Asia/Pacific

New trade fight brews for Obama, Dems

A new trade fight is brewing between the Obama administration and Democrats in Congress.

Sen. Bob Menendez (N.J.) and other Democrats opposed to President Obama’s trade agenda are worried the State Department will upgrade Malaysia’s ranking in a human trafficking report to be released this week to ensure the country can be included in the Trans-Pacific Partnership (TPP) trade deal.

The “legitimacy and moral authority on the issue of human trafficking is being undermined in an effort to smooth the path for the TPP,” declared Rep. Rosa DeLauro (Conn.), one of the liberal Democrats who fiercely battled the White House push for fast-track, or trade promotion, authority.

{mosads}Under language in the fast-track law Obama signed last month, any country that is a Tier-3 trafficking country, such as Malaysia, cannot be a part of a trade deal subject to fast-track rules.

Those rules make it easier to move a trade deal through Congress by preventing lawmakers from amending or filibustering it. The White House worked furiously this year to win fast-track’s approval, chiefly to move the TPP forward.

Malaysia is an important economy to include in the TPP, and backers of the deal badly want it to make the cut.

But Menendez and other critics are calling on Congress and the State Department’s inspector general to investigate any move that promotes Malaysia from the lowest level in the U.S. government’s annual Trafficking in Persons Report. 

He said promoting Malaysia would be “a cynical maneuver to get around the clear intent of Congress.”

“They put extra time on the clock for Malaysia to put some promises on paper — we don’t know for sure what they plan to count as progress — instead of taking the time for Malaysia to demonstrate some real action,” Menendez told reporters. 

Any undermining of the report is an “incredibly dangerous proposition as it relates to our ability to promote our
efforts globally against human trafficking,” he added.

The State Department says the TPP debate won’t affect Malaysia’s grade in the trafficking report.

“What I can tell you is that the analysis that the report represents is based on a very pragmatic set of assessments in each case, and it’s something we take very, very seriously,” State Department spokesman John Kirby said.

While Menendez opposed fast-track, he’s received some support on the trafficking issue from Sen. Ron Wyden (Ore.), the top Democrat on the Senate Finance Committee, who spearheaded fast-track’s approval in the Senate.

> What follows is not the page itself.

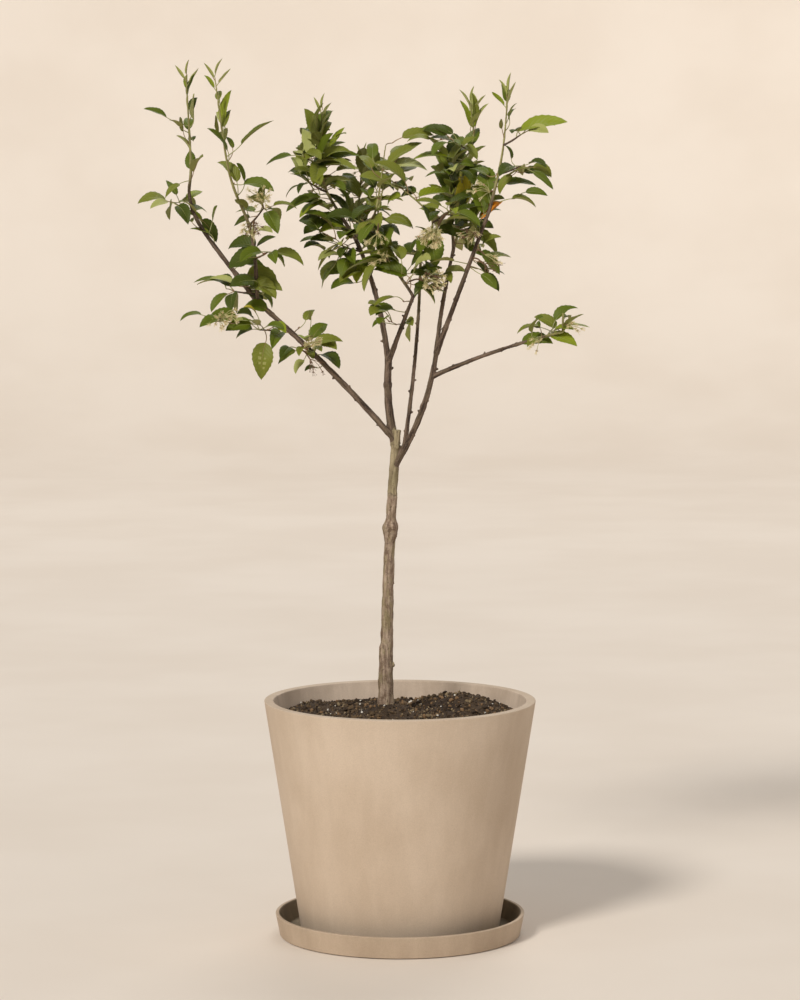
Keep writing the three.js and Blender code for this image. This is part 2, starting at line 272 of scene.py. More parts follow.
saucer = turned_vessel("clay_saucer", "saucer", SAUCER_FOOT_RADIUS, SAUCER_WALL, SAUCER_FLOOR, SAUCER_LIP)
bpy.ops.object.mode_set(mode="EDIT")
saucer_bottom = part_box("saucer")[0].z
pick("edges", lambda edge: all(vert.co.z < saucer_bottom + 2 * SAUCER_LIP for vert in edge.verts)
     and all(math.hypot(*vert.co.xy) > SAUCER_FOOT_RADIUS - 3 * SAUCER_LIP for vert in edge.verts))
bpy.ops.mesh.select_mode(type="VERT")
bpy.ops.mesh.vertices_smooth(factor=0.5, repeat=6, zaxis=False)
bpy.ops.object.mode_set(mode="OBJECT")
line_inside(saucer, clay_saucer, clay_dark_inside)
bpy.ops.object.shade_smooth_by_angle(angle=SMOOTH_EDGE)
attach(saucer, "root")
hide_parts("saucer")


# The pot: a tall tapering planter of the same composite, with a thick wall and a flat rim whose
# edges are only just eased. It stands in the saucer, and watering has stained its inner wall.
POT_FOOT_RADIUS = 146 * MM
POT_WALL = 14 * MM
POT_FLOOR = 16 * MM
POT_EDGE = 1.5 * MM

pot = turned_vessel("clay_pot", "pot", POT_FOOT_RADIUS, POT_WALL, POT_FLOOR, POT_EDGE)
line_inside(pot, clay_outside, clay_inside)
bpy.ops.object.shade_smooth_by_angle(angle=SMOOTH_EDGE)
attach(pot, "root")
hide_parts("pot")
pot_low, pot_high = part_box("pot")
pot_lean = (pot_high.x - POT_FOOT_RADIUS) / (pot_high.z - pot_low.z)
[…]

A Wyden aide said the senator is concerned that the State Department may not be following past practices for evaluating Malaysia.

If Malaysia does receive a better grade, Menendez said he would use all options, including calling on Senate Foreign Relations Committee Chairman Bob Corker (R-Tenn.) to look into the decision.

Lawmakers have agreed to compromise language included in a customs bill that would make it easier for Congress to fast-track the TPP with countries in a lower rung if they can show they are working to combat human trafficking.

But Menendez said if he’s not satisfied, he’ll press lawmakers who are conferees on the customs bill to keep the tougher language.

John Sifton, the Asia advocacy director for Human Rights Watch, said the bottom line with Malaysia is that any promotion would be “extraordinarily unwarranted” and that political interference within the Obama administration can be presumed if it does happen. 

“Nobody at the State Department could look at me with a straight face and lay out the steps Malaysia has taken to warrant an upgrade to Tier 2 on the watch list,” he said. 

“Malaysia has done very, very little to combat this scourge. That’s why they were placed on Tier 3. They’ve done very little since being placed on Tier 3 to warrant an upgrade,” he said. 

The White House has taken high-level steps to ensure Malaysia remains in the negotiations, adding the country to the TPP in 2010 after years of failed bilateral negotiations. 

U.S. Trade Representative Michael Froman traveled to Malaysia in May, and Obama played golf in Hawaii last December with Malaysian Prime Minister Najib Razak. Obama last visited Malaysia in April 2014.

Other Democrats opposed to the TPP have joined Menendez’s criticism.

Rep. Sandy Levin (Mich.), the top Democrat on the House Ways and Means Committee, said that consideration of Malaysia’s record on human trafficking should “reflect the realities on the ground and not a glossing over of those realities to assist Malaysia’s participation in TPP.”

AFL-CIO President Richard Trumka said his labor coalition is “outraged” by the decision.

“If Malaysia is rewarded with greater market access under the Trans-Pacific Partnership without having to first undertake fundamental reforms, there will be little incentive for Malaysia to end this brutality,” he said in a statement. 

Melysa Sperber, director of the Alliance to End Slavery and Trafficking, said any decision to upgrade Malaysia’s standing “is purely political and incredibly detrimental to combating human trafficking in that country.”

The TPP is being negotiated between the U.S. and 11 other countries: Australia, Brunei, Canada, Chile, Japan, Malaysia, Mexico, New Zealand, Peru, Singapore and Vietnam.